Para la Sala resulta absolutamente rechazable alegar el estado de necesidad y miedo insuperable, «en una situación en la que la decisión de matarles se toma por el Alto Mando en el que estaba el recurrente y no solamente ello, sino en una forma de absoluta indefensión para las víctimas cuando estas decisiones se adoptan desde el poder establecido y utilizando ‘las armas del poder’ frente a unas víctimas absolutamente indefensas a las que matan por unos teóricos ideales que tenían, y/o relacionándolos con movimientos de resistencia pública».

Por ello es descartable, según el tribunal «que el poder del Estado pueda por uno de sus miembros plantar el estado de necesidad o el miedo insuperable como argumentos jurídicos para tomar una decisión tan grave como la de ejecutar con el propio instrumento de seguridad del Estado a unas víctimas indefensas que nada pudieron hacer para defenderse».

El tribunal avala la tipificación de los hechos como asesinato (artículo 406 del CP) en concurso con delito de terrorismo (artículo 174 bis b) al encuadrar la conducta desplegada por el Alto Mando como un acto terrorista.

«En efecto, se utiliza por el Alto mando el aparato del Estado para llevar a cabo una auténtica ejecución civil de ciudadanos para crear una apariencia ante la sociedad de que actuaban contra el Estado, cuando lo que se perpetró es un auténtico asesinato con modalidad amparada en el ‘terrorismo de Estado’ para alterar en realidad la convivencia social y llevar a cabo ‘crímenes de Estado’ que conceptualmente no se diferencia del terrorismo realizado por grupos organizados».

Para la Sala, la lectura de los hechos probados evidencia la concurrencia de que se trató de un acto alevoso tendente a asegurar el crimen y a evitar cualquier opción de defensa que pudieran llevar a cabo los asesinados.

«Desde el momento en que el acusado, como miembro del núcleo decisorio, residenciado en el Alto Mando de las Fuerzas Armadas, participó en la decisión de ordenar al Coronel Director de la Escuela Militar acudir de madrugada a la Residencia de la UCA, en donde vivían las víctimas, a fin de ‘proceder contra ellas, es decir, ejecutar tanto a Ignacio Ellacuría como a quienes se encontrasen en el lugar, sin importar de quienes se tratase, a fin de que no hubiera testigos de los hechos».
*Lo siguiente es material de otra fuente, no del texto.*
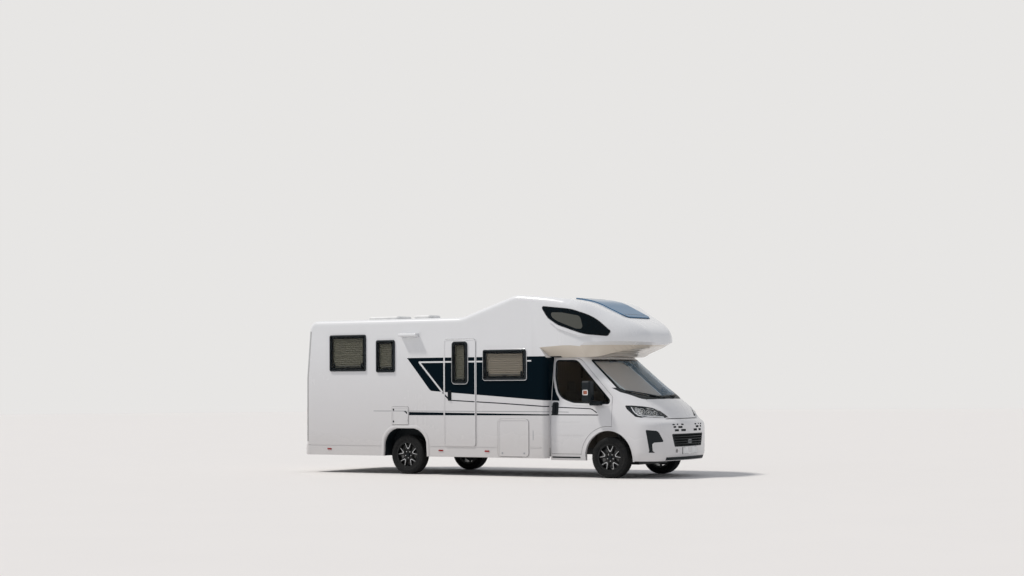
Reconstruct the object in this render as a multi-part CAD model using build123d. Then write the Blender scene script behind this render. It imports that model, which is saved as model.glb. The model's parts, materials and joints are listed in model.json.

Esto, explica, «lo hace dotando al citado Coronel de un Comando compuesto por unos cuarenta soldados, pertenecientes a un Batallón de élite de las Fuerzas Armadas, entrenados por el ejército de los Estados Unidos de América, fuertemente armados y equipados, sin que las víctimas tuviesen ninguna capacidad de defensa, pues se encontraban durmiendo, fueron llevadas a un patio y allí, tras ordenarlas ponerse tumbados boca abajo, se les descerrajaron disparos, de fusiles de asalto AK-47 y M-16, en la cabeza».

Por todo ello desestima el recurso, pues como destaca, «no puede sostenerse ni admitirse que se alegara que la muerte de los sacerdotes era necesaria para ‘salvar la vida de los miembros del Gobierno y ciudadanos salvadoreños’ y que no había otra forma de resolver el problema que tenían ante los opositores».

Y es que, según se recoge en la sentencia, «se alega, lo que es absolutamente descartable, que ‘la decisión de atacar a los líderes del grupo guerrillero fue en ese momento la más idónea y menos lesiva’. No puede, por ello, admitirse esta ejecución criminal ordenada por miembros del aparato del Estado como una ejecución justificada, ya que el asesinato de ocho personas indefensas por miembros de las Fuerzas armadas por orden de los integrantes del Poder del Estado no puede tener cobertura de estado de necesidad, miedo insuperable o error invencible».